= Royal Radar Establishment Automatic Computer =

Early solid-state computer

The Royal Radar Establishment Automatic Computer (RREAC) was an early solid-state computer in 1962. It was made with transistors; many of Britain's previous experimental computers used the thermionic valve, also known as a vacuum tube.

==History==

===Background===

Britain had built the world's first electronic computer, the Colossus computer, during the war at Bletchley Park in late 1943 and early 1944, and the world's first stored-program computer, the Manchester Baby, on 21 June 1948. The Germans had built the electro-mechanical Z3 in 1941 in Berlin, which used relays. The world's first digital computing device was the Atanasoff–Berry computer in 1942. ENIAC was built in 1946 at the Moore School of Electrical Engineering at the University of Pennsylvania. ENIAC and Colossus both claim to be the world's first electronic computer. Electronic Delay Storage Automatic Calculator (EDSAC) ran its first programs on 6 May 1949 at the University of Cambridge Mathematical Laboratory about a month after the Manchester Mark 1 was put to research work at the University of Manchester. In May 1952 Geoffrey Dummer thought up the idea of the integrated circuit at the TRE, the former name of the RRE.
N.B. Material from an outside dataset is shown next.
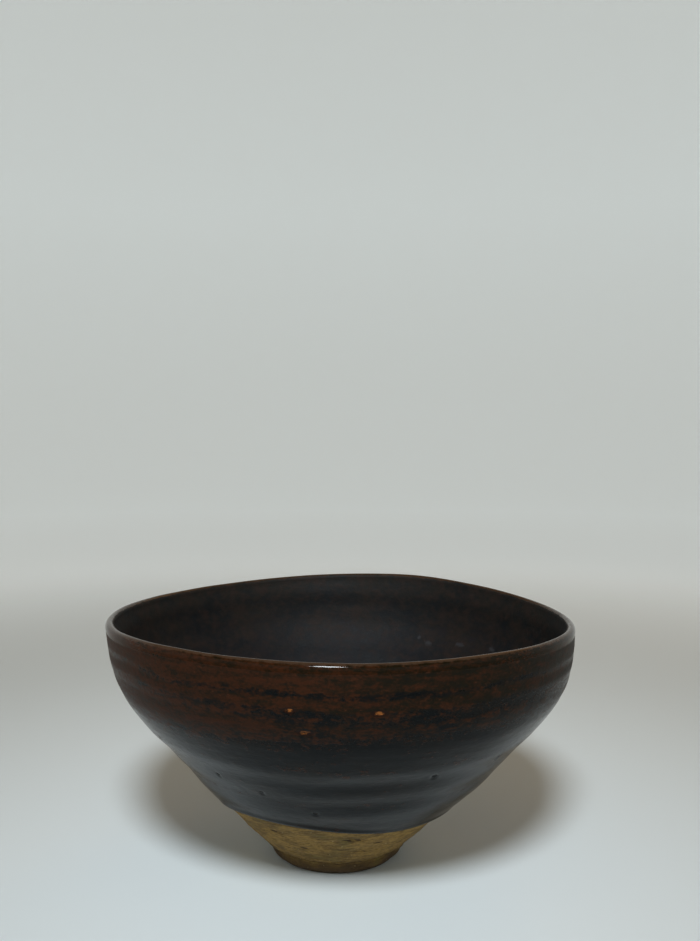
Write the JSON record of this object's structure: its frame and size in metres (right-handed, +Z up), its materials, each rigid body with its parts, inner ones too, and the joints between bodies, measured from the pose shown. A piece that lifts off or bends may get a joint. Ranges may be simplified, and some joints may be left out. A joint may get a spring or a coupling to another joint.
{
  "type": "matcha bowl",
  "caption": "Flared stoneware tea bowl with a gently wavy lip, a shallow waist under it and a small trimmed foot ring, glazed inside and out down to a wavy line above the bare foot.",
  "frame": {"origin": "centre of the plane that the foot ring rests on, under the middle of the bowl", "axes": "+Z up along the bowl's axis, out of the mouth; -Y is the side that faces the viewer in the lower picture, and +X is to that viewer's right"},
  "size_m": [0.1263, 0.1251, 0.0709],
  "materials": {
    "bare_clay": "matte",
    "outer_iron_glaze": "satin",
    "inner_iron_glaze": "satin",
    "splash_glaze": "gloss",
    "white_grain": "matte"
  },
  "bodies": {
    "root": {"clay_body": "bare_clay", "outer_glaze": "outer_iron_glaze", "inner_glaze": "inner_iron_glaze", "foot_glaze_splash": "splash_glaze", "feldspar_grain": "white_grain"}
  },
  "joints": []
}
By April 1962 there were 323 computers installed in Britain, which had cost around £23 million (£ million in today's figures). At the time, the American government alone had over 900 computers, with over 10,000 in the whole country. However most of these performed simple tasks that a pocket calculator would later manage.

Computer research in the UK took place at various sites including the National Physical Laboratory in Teddington, and the RRE in Worcestershire. (RREAC replaced TREAC, the first bit-parallel computer developed in the UK, which had been developed at the TRE.) Manchester University led the way again in 1962 with its Atlas Computer, then said to be the most powerful computer in the world, being one of the world's first supercomputers. Three were built: the first for Manchester University, and one each for BP and for the Atlas Computer Laboratory in Oxfordshire. A major British computer manufacturer at the time was International Computers and Tabulators (ICT), later part of Britain's International Computers Limited (ICL). The RRE College of Electronics, like the RRE itself, was run by the Ministry of Aviation in the 1960s.

In September 1963 the government, via the Department of Industrial and Scientific Research, funded £1 million of research into electronics and computers, with half going to the RRE and NPL.

Later in its existence, the RRE provided Britain's first connection to the Internet, when opened by the Queen in 1976 at UCL in London; it went via RRE to Norway and on to the USA. Later in 1984, the Internet's engineering task force first met at RRE's successor - the Royal Signals and Radar Establishment

===The RREAC===
Work in transistor technology at RRE took place in the Physics Department under Dr R.A. Smith. The RREAC was first announced in 1962. It was earlier known as the RRE All-Transistor Computer. It was built from 1960. George G. Macfarlane was one of the designers.

RREAC had a 36-bit word and 24K words of core store, and used five-hole paper tape for input and output, and magnetic tape for data storage.

The world's first transistorised computer was the Manchester Transistor Computer, operational in 1953. The 1955 Harwell CADET is a contender for the title of first fully transistorised computer. Many of the early transistorised computers used valves for non-computing elements such as the power supply and clock.

==Software==
RREAC used ALGOL 60 as its programming language - the first computer language to use nested functions, and the ancestor of some of today's main programming languages.